轴对称3D曲面壳体谐振器具有自身对称性好、耐冲击能力强、可靠性高的特点, 是应用最为广泛的谐振器之一, 但因制备工艺涉及薄壳结构的曲面成形过程, 属于MEMS 3D工艺, 很难进行批量化制备。基于硅各向同性湿法技术对多晶硅3D曲面壳体谐振器的批量化制备工艺进行了实验研究。设计了脱模法制备多晶硅3D曲面壳体结构的工艺流程, 实验优选体积比为15∶10∶75的醋酸、氢氟酸、硝酸的混合液各向同性腐蚀制备硅半球腔模具, 利用自制的水浴设备和水平度可调夹具, 对刻蚀液温度和扩散速度进行了有效控制, 减弱了反应放热和硅基片放置不水平对硅半球腔圆度与粗糙度的影响。制备了直径为0.8~1.3 mm的多晶硅3D曲面壳体结构, 测试对称性最好优于0.4%, 多晶硅3D曲面壳体结构的表面粗糙度优于1 nm。在0.2 Pa的压强下, 激光多普勒测试得到曲面壳体谐振器的谐振频率为28 kHz, Q值为14 365, 调节驱动电压和偏置电压可实现谐振器四波腹谐振模态的模式匹配, 基频差趋于零。

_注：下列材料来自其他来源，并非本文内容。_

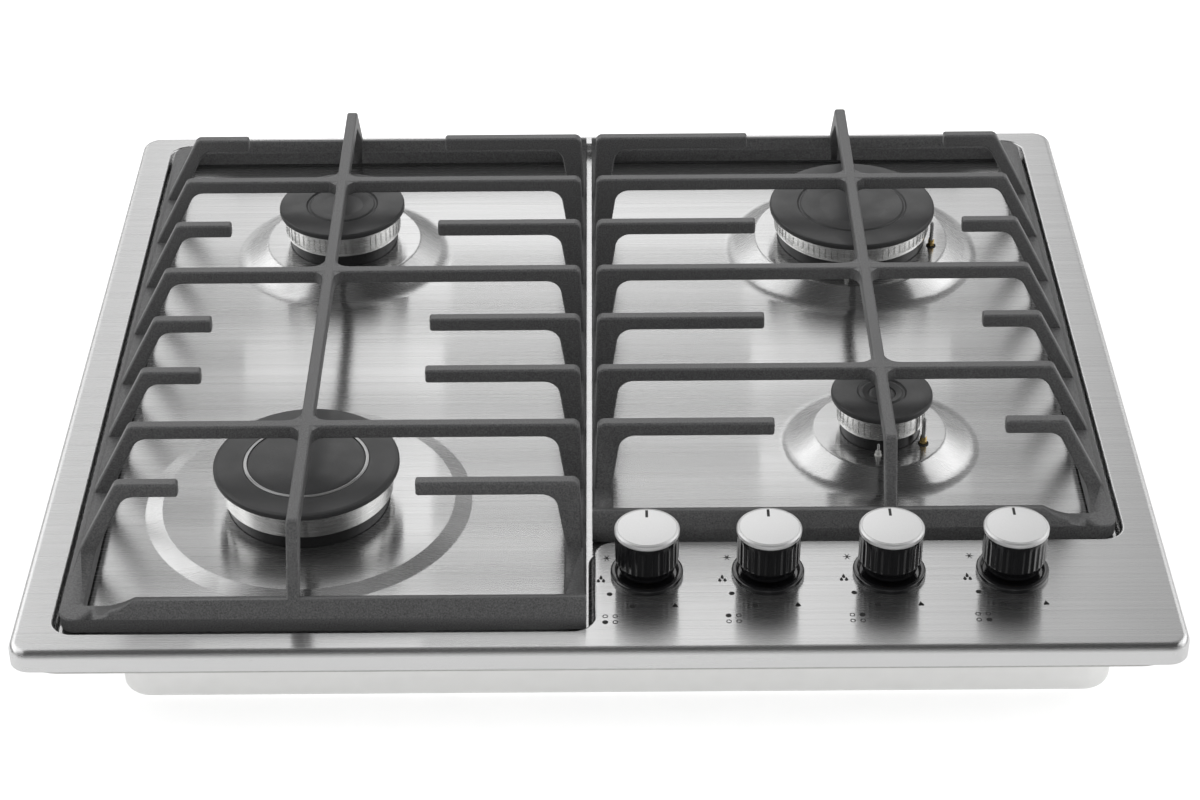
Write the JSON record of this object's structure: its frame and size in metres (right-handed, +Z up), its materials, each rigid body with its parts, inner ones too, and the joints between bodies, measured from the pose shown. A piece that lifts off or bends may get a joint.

Axial symmetric curved shell resonators are among the most-widely used resonators because of their high symmetry, robustness, and reliability. However, the fabrication of this kind of resonator is based on newly developed three-dimensional (3D) microelectromechanical system technologies, making it difficult to fabricate. Polysilicon shell resonator is suitable for batch fabrication owing to its compatibility with the materials and fabrication technologies used in the IC industry, which is of high value and should be studied thoroughly. A 3D polysilicon shell resonator with high symmetry was produced using silicon cave as its mold, and the fabrication process was designed and tested experimentally. The cave was formed by isotropic etching of silicon, using a mixture of HF/HNO3/CH3CHOOH with bulk ratio 15∶10∶75 as the etchant. The temperature of the etchant was controlled using a water bath to ensure that the speed of the etching does not change abruptly. The level of the wafer was maintained by a clamp with which the wafers position could be adjusted freely. The abovementioned measures ensured that the silicon caves had good properties, especially the symmetry and roughness. Then, 3D polysilicon shells with diameters ranging from 0.8 to 1.3 mm were fabricated, with the smallest roundness less than 0.4%. The roughness of the shell was less than 1 nm. The resonant properties of the fabricated shells were investigated using noncontact characterization methods facilitated by a laser Doppler vibrometer. A mechanical quality (Q) of 14 365 at 28 kHz was obtained in vacuum with a pressure of 0.2 Pa. By adjusting the bias voltage and actuated voltage, the mode-matching situation was achieved, and the relative frequency mismatch between the two degenerate four-node wineglass modes was reduced to zero.